Solíamos ir allí en estos días de Navidad. Y encima de la mesa, redonda, de aquellas con brasero de siempre bajo faldas verdes de camilla, había una bandeja de dulces. ¡Qué digo una bandeja! A mis pocos años, aquello semejaba, si no lo era en realidad, a una masa montañosa de deliciosos postres, a cada cual mejor que el anterior. Y yo, que como viendo, sabía que extendía la mano indecisa por no saber qué elegir de aquel todo compacto de turrones, guirlaches y brillantes bombones dorados, coronados por una lluvia de peladillas blancas de varios tamaños, que se derramaban por los laterales de aquella construcción golosa y tentadora.
A mis ojos, creo que con los mismos años que Niña Pequeña goza ahora, la bandeja grande, tanto como la que usábamos en casa para servir las torrijas -hasta que mi madre decidió que, como ella no las comía, nadie las comería-, aquella enorme e inmensa fuente era un homenaje a la golosina hecha chocolate amarronado, bizcochuelos, mazapanes, frutas escarchadas que parecían adornos de árbol y perlas plateadas.
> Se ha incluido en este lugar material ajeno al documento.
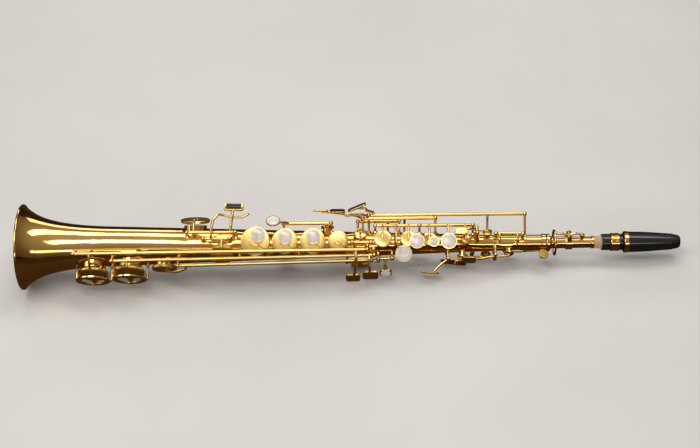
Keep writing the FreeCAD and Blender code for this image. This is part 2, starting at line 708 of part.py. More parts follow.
# low B flat: the arm arches from the rod round to the cup
rod = (above(61.0, 60.5, 14.3), above(373.6, 60.5, 14.3))
span = mount(rod)
x, theta, _ = HOLES["low_bb"]
hinge = at_x(rod, x)
arch_radius, arch_theta = math.hypot(hinge.y, hinge.z) + 0.6, 64.5
arm = [hinge]
for i in range(7):
    part = i / 6
    arm.append(polar(x, arch_radius + (body_radius(x) + 7.4 - arch_radius) * part
                     + 2.2 * math.sin(math.pi * part),
                     arch_theta + (theta - arch_theta) * part))
arm.append(local(hole_frame("low_bb"), 0, 0, 3.5))
solids = [cup("low_bb", True)] + bar(arm, 1.6, 1.25, True)
solids += bar([at_x(rod, 361.5)] + route(
    (361.5, 32.6, 74), (361.0, 34.2, 92), (360, 34.6, 108), (358.5, 34.4, 122)), 1.5, 1.3)
solids.append(plate(polar(358.0, 34.6, 127), outward(112), 15.6, 13.0, 3.0))
padded_key("low_bb", span, solids, BELL_OPEN)

# low B
rod = (above(101.0, 74.6, 13.7), above(381.0, 74.6, 13.7))
span = mount(rod)
x = HOLES["low_b"][0]
hinge = at_x(rod, x)
hinge_radius = math.hypot(hinge.y, hinge.z)
arm = [hinge] + route((x, hinge_radius + 1.6, 84), (x, hinge_radius + 1.6, 95),
                      (x, hinge_radius - 0.6, 107), (x, body_radius(x) + 7.9, 118))
arm.append(local(hole_frame("low_b"), 0, 0, 4.2))
solids = [cup("low_b", True)] + bar(arm, 1.6, 1.25)
solids += bar([at_x(rod, 375.5)] + route(
    (375.6, 30.8, 80), (375.8, 32.6, 92), (376.2, 33.0, 106), (376.8, 32.4, 120)), 1.5, 1.3)
solids.append(plate(polar(377.0, 32.6, 125), outward(112), 17.0, 15.0, 3.4))
padded_key("low_b", span, solids, BELL_OPEN)

# low C sharp
rod = (above(171.0, 87.9, 14.0), above(378.0, 87.9, 14.0))
span = mount(rod)
arm = [at_x(rod, 180.0)] + route((179, 34.6, 93.5), (171, 34.4, 101), (164, 32.0, 110),
                                 (158.5, 29.0, 118))
arm.append(local(hole_frame("low_csharp"), 0, 0, 4.3))
key("low_csharp_key", span, [cup("low_csharp")] + bar(arm, 1.6, 1.25))

# C sharp lever on a short rod of its own
rod = (above(352.0, 160, 7.0), above(386.0, 160, 7.0))
span = mount(rod)
solids = bar([at_x(rod, 366)] + route((366, 27.0, 172), (366, 31.0, 184)), 1.4)
solids.append(plate(polar(366, 31.4, 188), outward(196), 20, 10, 3))
key("csharp_lever", span, solids)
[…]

Ni siquiera la amenaza de mis padres ("¡niña, que luego no cenarás!") podía atajar mi ansias de dulce, en aquella casa que era, luego lo supe, la de los primos lejanos del abuelo. Ya no vamos, aunque sí los veo a veces, de lejos, recordando las faldillas verdes, la cocina antigua de hierro, de las de siempre, y cuando hace unos días pasé por allí -la cortinilla de maderas ligeramente echada, la puerta semiabierta-, tentada estuve de entrar y comprobar si, después de los años, seguía aquella bandeja trufada.